The CLUSTER command clusters the rows in the input data table into groups of rows that are similar.

The CLUSTER command takes no inputs, since it uses all input data. This can be adjusted by using the ignore option to ignore certain columns when clustering.

The output is a new field cluster_id, which outputs the label for the cluster of each row in the data. We also return the columns for the probabilities (probabilities_) of each data point belonging to a specific cluster.
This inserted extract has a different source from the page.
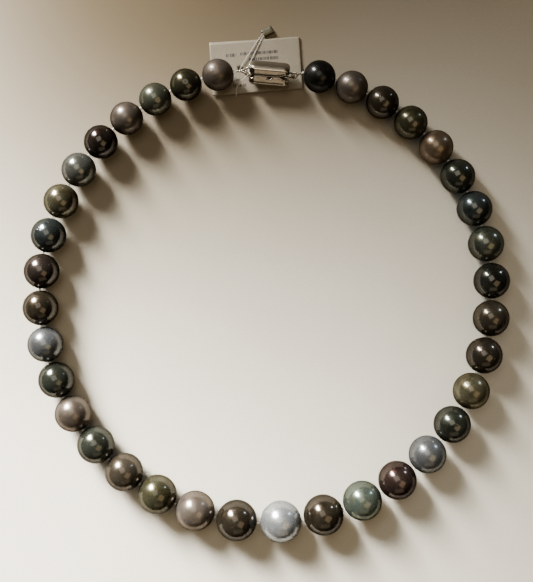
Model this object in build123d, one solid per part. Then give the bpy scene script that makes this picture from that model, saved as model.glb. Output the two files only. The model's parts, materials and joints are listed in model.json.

You can read more about how CLUSTER works and how to get the best out of it in the tutorial on Clusterings.

Syntax

CLUSTER([, min_cluster_size=<min_cluster_size>, ignore=<column_names>])

Options

  • ignore can be used to specify columns (as a comma separated list) returned by the SELECT statement but which you want the CLUSTER to ignore.
  • min_cluster_size can be used to specify columns the minimum size of a cluster.

Returns

Appends a new column to the input dataset named cluster_id which has an integer value and describes for each row what cluster, or grouping, that row belongs to.

Some points maybe considered outside a grouping, sometimes called noise. These are given the cluster_id -1.

A column is appended to the input dataset with a column for each class prefixed with probability_.

Examples

Clusters all the rows in the customer where churn is TRUE.

SELECT * FROM customer WHERE churn=TRUE CLUSTER()